Subject: Texas & Mexico
Period: 1846 (dated)
Publication: Sen. Ex. Doc. No. 32, 1st Session, 31st Congress
Color: Black & White
Size:
18.4 x 19.3 inches
46.7 x 49 cm
Interesting map of the traveled area from Corpus Christi in Texas to Alamo de Parras in Mexico. This map covers the route of General Wool's military expedition during the Mexican-American War and provided extensive knowledge of an area virtually unknown prior to the war. It details the reconnaissance by Capt. George W. Hughes, and Lieutenants Sitgreaves and W.B. Franklin. The initial campaign strategy in the war with Mexico envisioned a three-prong effort: Gen. Taylor from the lower Rio Grande, Gen. Kearney into New Mexico and California, and General Wool against the state of Chihuahua. Brigadier General Wool led about 3,400 men from San Antonio to Parras, averaging about 15 miles per day.

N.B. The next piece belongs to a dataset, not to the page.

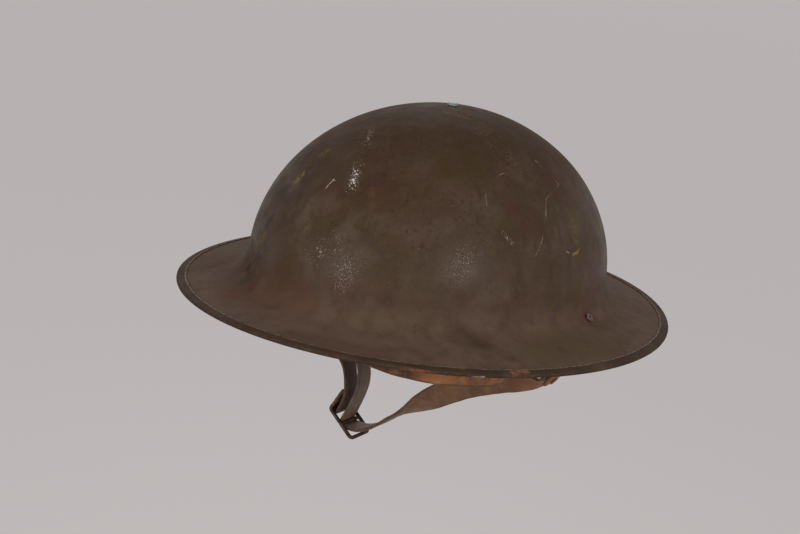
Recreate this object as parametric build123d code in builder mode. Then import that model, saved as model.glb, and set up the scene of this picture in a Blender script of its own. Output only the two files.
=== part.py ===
"""Steel helmet with a shallow bowl and a wide brim, with its liner and its leather chin strap.

Millimetres. X runs across the helmet (its left side is -X), Y from front to back (front is -Y)
and Z up. The origin lies on the crown's axis, at the level of the brim's edge.
"""

import os
from math import acos, atan2, cos, degrees, hypot, pi, radians, sin, sqrt, tan

from build123d import *

os.makedirs("parts", exist_ok=True)

# Driving dimensions of the shell
bowl_half_width = 100.4
bowl_half_length = 121.2
crown_height = 113.5
bowl_centre_height = 19.6
wall_above_centre = 4.4
brim_side_width = 41.6
brim_end_width = 36.8
brim_slope = 15.0
sheet_thickness = 0.9
flare_steps = 6

# The folded strip round the brim's edge
rim_band_width = 5.8
rim_wall = 0.5
rim_clearance = 0.14
rim_land_margin = 1.2
rim_joint_gap = 1.2
rim_joint_angle = -140.0

# Crown rivet, with what it clamps
crown_rivet_head_diameter = 6.5
crown_rivet_head_height = 1.3
crown_rivet_shank_diameter = 3.0
crown_hole_clearance = 0.15
crown_pad_diameter = 52.0
crown_pad_thickness = 3.0
crown_washer_diameter = 19.0
crown_washer_thickness = 0.8
crown_clinch_diameter = 6.0
crown_clinch_height = 1.0
stack_clearance = 0.1

# Liner: cap, net, headband and the hoop that stands it off the shell
liner_stand_off = 18.4
liner_foot_height = 6.0
cap_thickness = 0.8
net_gap = 4.0
net_cord_diameter = 1.2
net_foot_height = 10.0
net_mouth_diameter = 46.0
drawstring_diameter = 2.0
soft_clearance = 0.3
headband_thickness = 1.6
headband_height = 28.0
headband_foot_height = -12.0
hoop_thickness = 1.5
hoop_height = 18.0
hoop_foot_height = 7.0
bumper_count = 12
bumper_length = 25.0
bumper_wall = 2.6
bumper_foot_height = 3.5
bumper_rivet_shank_diameter = 2.0
bumper_rivet_head_diameter = 4.6
bumper_rivet_head_height = 0.8
rivet_hole_clearance = 0.1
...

Wool, responding to intelligence, marched his division to Saltillo to join forces with Generals Butler and Worth, and in February of 1847 the combined army defeated a much larger Mexican force under Santa Anna. This terminated the expedition destined for Chihuahua, as the division was merged into the main Army of Occupation. An uncommon map that was published in G.W. Hughes' 1850 report titled Report of the Secretary of War, Communicating...Operations of the Army of the United States in Texas and the Adjacent Mexican States on the Rio Grande... [half-title]: Memoir Descriptive of the March of a Division of the United States Army, under the Command of Brigadier General John E. Wool, from San Antonio de Bexar, in Texas, to Saltillo, in Mexico...1846.
References: Reinhartz & Colley "The Mapping of the American Southwest", p. 39.
Condition: B
Issued folding with light dampstains along the fold lines and a few spots of foxing. There is a binding trim at left and a small chip at top left with some loss of border.